At Llanwynno, the farmhouse at Daearwynno was not far from the church; indeed Gwynno may have lived there, and may have owned the land around it. It is significant that the nearest farmhouse to the church was always known as Daearwynno - Gwynno's land, But it is not clear whether the land belonged to Gwynno the Saint, or whether it was a later acquisition of the church. There is no mention of Gwynno ever having performed miracles; no one knows of his work, or of the whereabouts of his grave, and not one of his writings has been preserved. Only Gwynno's name and Gwynno's church remain as a definite indication that he really did exist and as a monument to his work.[2]

Llanwnog in the county of Montgomeryshire claims him for its founder under the name of Gwynnog; and in the chancel window of this church he is delineated in painted glass in episcopal habits, with a mitre on his head, and a crosier in his hand; underneath is an inscription in old English characters, "Sanctus Gwinocus, cujus animae propitietur Deus. Amen."[4]

He is not to be confounded with Gwenog, a virgin, the saint of Llanwenog, Cardiganshire.[4]

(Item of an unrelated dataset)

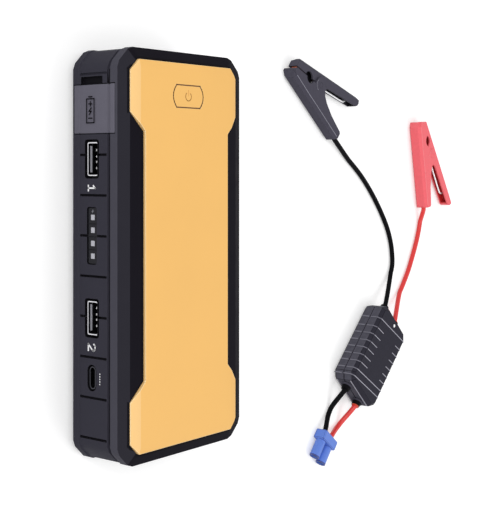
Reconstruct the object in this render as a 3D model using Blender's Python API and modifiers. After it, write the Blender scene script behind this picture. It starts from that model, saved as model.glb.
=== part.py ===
"""Jump starter pack with its unplugged clamp lead.

The pack lies on its back on a flat surface, at z = 0, with its front plate facing up. +Y is the
pack's top end, and -X is the side with the ports. The lead lies on the same surface, on the +X side.
The origin is the centre of the pack's back. Lengths are in metres.
"""

import math

import bmesh
import bpy
from mathutils import Matrix, Vector

MM = 0.001
GAP = 0.3 * MM               # between pieces that touch
LOOSE = 0.6 * MM             # around pieces that slide or swing
PAST = 1.0 * MM              # how far a cutter reaches past the face that it cuts through

# ---- pack, overall ----
PACK_WIDTH = 74.8 * MM
PACK_LENGTH = 163.6 * MM
PACK_THICKNESS = 31.6 * MM
CORNER_CUT = 8.2 * MM        # each corner is cut across, this far along both sides
CORNER_EASE = 1.0 * MM       # a small facet eases both ends of that cut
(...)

  1. ^ Bibliotheca Sanctorum VII
  2. ^ a b The Church of St Gwynno, Llanwynno, Mid Glamorgan, Essay by J. Gwyn Davies
  3. ^ Settlements of the Celtic Saints in Wales, E.G.Bowen
  4. ^ a b c d An Essay on the Welsh Saints, or the Primitive Christians usually considered to have been the founders of churches in Wales. Revd Rice Rees, Longman &c., 1836.